• GIVEN INSTRUCTION
Repeat exactly the lines of the entries below from the one with "Turn this picture" through the one with "wasm.setup();", both ends included, and nothing else.

• MATERIAL PROVIDED
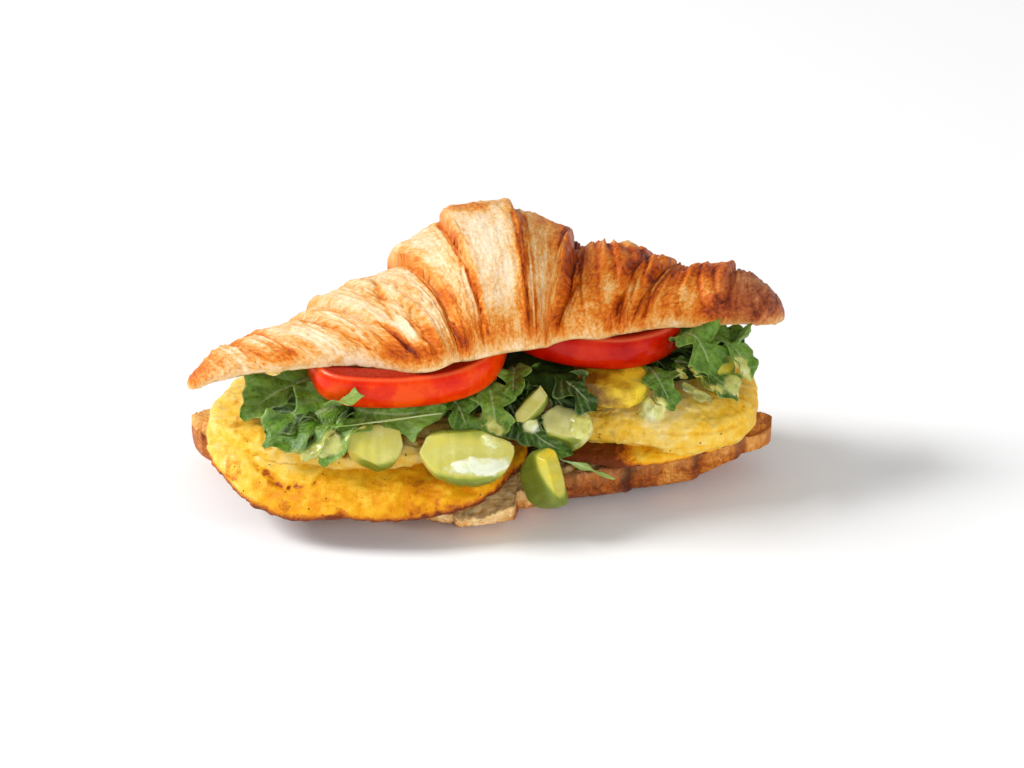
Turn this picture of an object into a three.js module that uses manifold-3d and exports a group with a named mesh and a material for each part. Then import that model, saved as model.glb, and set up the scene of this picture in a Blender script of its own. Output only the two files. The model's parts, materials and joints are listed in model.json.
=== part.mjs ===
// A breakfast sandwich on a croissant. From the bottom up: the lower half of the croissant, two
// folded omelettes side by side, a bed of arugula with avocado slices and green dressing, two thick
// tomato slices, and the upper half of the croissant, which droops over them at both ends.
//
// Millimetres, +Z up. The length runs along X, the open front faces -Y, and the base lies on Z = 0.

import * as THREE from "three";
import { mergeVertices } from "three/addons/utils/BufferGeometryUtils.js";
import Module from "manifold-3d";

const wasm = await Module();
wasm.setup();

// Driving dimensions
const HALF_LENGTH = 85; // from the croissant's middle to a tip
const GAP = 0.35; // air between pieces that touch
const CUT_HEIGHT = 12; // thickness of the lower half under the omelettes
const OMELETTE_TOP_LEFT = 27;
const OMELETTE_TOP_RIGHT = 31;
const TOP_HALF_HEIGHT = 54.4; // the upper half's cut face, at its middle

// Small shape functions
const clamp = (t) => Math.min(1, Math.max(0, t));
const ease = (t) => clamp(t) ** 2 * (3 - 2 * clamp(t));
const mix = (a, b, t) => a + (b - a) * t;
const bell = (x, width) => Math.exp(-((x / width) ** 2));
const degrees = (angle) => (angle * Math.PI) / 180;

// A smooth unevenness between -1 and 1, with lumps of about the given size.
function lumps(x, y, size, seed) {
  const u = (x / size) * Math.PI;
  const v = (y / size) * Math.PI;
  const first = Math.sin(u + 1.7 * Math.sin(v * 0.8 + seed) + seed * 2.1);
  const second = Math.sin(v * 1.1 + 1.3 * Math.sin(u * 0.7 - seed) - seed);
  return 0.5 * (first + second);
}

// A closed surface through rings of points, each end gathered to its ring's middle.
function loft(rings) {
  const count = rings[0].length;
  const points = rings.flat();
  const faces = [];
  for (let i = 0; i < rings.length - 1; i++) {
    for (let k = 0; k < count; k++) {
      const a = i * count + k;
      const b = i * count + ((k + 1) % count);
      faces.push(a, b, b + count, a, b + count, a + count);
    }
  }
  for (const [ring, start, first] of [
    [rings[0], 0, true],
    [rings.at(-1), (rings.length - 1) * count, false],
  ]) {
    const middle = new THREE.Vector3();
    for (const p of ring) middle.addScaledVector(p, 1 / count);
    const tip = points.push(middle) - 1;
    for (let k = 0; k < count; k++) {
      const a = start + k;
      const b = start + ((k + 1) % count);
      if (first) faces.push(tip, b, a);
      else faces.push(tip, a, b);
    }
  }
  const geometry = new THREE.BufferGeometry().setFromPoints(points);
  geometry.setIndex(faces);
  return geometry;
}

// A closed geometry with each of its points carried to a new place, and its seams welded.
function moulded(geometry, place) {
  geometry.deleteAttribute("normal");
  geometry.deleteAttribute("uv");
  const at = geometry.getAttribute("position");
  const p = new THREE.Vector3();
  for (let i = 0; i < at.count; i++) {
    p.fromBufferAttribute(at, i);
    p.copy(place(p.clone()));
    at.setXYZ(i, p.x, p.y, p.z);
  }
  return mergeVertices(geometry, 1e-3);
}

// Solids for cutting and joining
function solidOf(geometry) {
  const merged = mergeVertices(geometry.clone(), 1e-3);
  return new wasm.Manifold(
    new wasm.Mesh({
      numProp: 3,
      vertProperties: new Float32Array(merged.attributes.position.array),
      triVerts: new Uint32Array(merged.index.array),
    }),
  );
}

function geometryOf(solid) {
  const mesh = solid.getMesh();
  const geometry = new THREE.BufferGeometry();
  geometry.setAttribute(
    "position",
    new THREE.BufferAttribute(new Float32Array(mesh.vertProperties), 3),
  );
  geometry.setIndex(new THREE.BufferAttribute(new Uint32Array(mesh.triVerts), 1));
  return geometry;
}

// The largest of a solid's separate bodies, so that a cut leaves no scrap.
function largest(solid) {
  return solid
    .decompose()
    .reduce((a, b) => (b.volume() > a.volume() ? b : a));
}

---

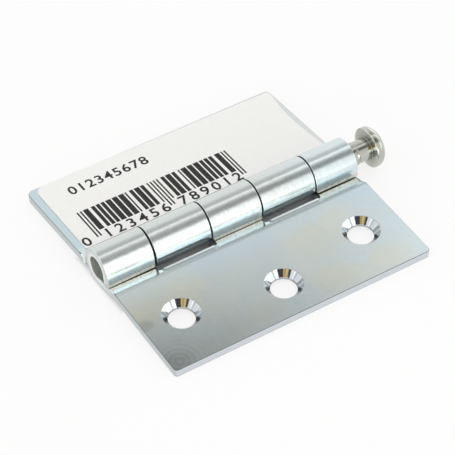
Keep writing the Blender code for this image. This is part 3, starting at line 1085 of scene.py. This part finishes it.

• ANSWER TO THIS PROBLEM
Turn this picture of an object into a three.js module that uses manifold-3d and exports a group with a named mesh and a material for each part. Then import that model, saved as model.glb, and set up the scene of this picture in a Blender script of its own. Output only the two files. The model's parts, materials and joints are listed in model.json.
=== part.mjs ===
// A breakfast sandwich on a croissant. From the bottom up: the lower half of the croissant, two
// folded omelettes side by side, a bed of arugula with avocado slices and green dressing, two thick
// tomato slices, and the upper half of the croissant, which droops over them at both ends.
//
// Millimetres, +Z up. The length runs along X, the open front faces -Y, and the base lies on Z = 0.

import * as THREE from "three";
import { mergeVertices } from "three/addons/utils/BufferGeometryUtils.js";
import Module from "manifold-3d";

const wasm = await Module();
wasm.setup();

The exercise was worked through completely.